[Data shown start]

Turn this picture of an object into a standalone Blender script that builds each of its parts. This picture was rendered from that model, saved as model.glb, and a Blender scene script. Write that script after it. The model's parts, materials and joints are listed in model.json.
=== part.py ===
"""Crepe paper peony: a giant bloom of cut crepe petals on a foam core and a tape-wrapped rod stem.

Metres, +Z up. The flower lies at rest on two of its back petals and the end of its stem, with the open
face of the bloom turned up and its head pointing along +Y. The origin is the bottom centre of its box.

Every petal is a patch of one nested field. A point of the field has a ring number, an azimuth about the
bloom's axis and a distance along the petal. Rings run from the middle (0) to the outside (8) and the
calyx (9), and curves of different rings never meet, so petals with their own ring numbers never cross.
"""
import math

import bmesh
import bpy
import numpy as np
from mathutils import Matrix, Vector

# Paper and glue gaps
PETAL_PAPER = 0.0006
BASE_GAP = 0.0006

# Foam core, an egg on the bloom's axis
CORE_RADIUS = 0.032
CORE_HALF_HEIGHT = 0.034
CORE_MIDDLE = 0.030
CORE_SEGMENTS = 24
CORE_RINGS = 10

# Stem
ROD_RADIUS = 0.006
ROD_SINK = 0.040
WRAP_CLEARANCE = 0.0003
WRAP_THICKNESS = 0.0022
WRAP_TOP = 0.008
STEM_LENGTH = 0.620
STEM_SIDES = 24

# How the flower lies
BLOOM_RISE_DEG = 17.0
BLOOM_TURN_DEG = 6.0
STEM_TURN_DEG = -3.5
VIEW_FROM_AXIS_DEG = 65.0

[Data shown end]

Using the data above, reproduce every line exactly.

■ Problem solution
Turn this picture of an object into a standalone Blender script that builds each of its parts. This picture was rendered from that model, saved as model.glb, and a Blender scene script. Write that script after it. The model's parts, materials and joints are listed in model.json.
=== part.py ===
"""Crepe paper peony: a giant bloom of cut crepe petals on a foam core and a tape-wrapped rod stem.

Metres, +Z up. The flower lies at rest on two of its back petals and the end of its stem, with the open
face of the bloom turned up and its head pointing along +Y. The origin is the bottom centre of its box.

Every petal is a patch of one nested field. A point of the field has a ring number, an azimuth about the
bloom's axis and a distance along the petal. Rings run from the middle (0) to the outside (8) and the
calyx (9), and curves of different rings never meet, so petals with their own ring numbers never cross.
"""
import math

import bmesh
import bpy
import numpy as np
from mathutils import Matrix, Vector

# Paper and glue gaps
PETAL_PAPER = 0.0006
BASE_GAP = 0.0006

# Foam core, an egg on the bloom's axis
CORE_RADIUS = 0.032
CORE_HALF_HEIGHT = 0.034
CORE_MIDDLE = 0.030
CORE_SEGMENTS = 24
CORE_RINGS = 10

# Stem
ROD_RADIUS = 0.006
ROD_SINK = 0.040
WRAP_CLEARANCE = 0.0003
WRAP_THICKNESS = 0.0022
WRAP_TOP = 0.008
STEM_LENGTH = 0.620
STEM_SIDES = 24

# How the flower lies
BLOOM_RISE_DEG = 17.0
BLOOM_TURN_DEG = 6.0
STEM_TURN_DEG = -3.5
VIEW_FROM_AXIS_DEG = 65.0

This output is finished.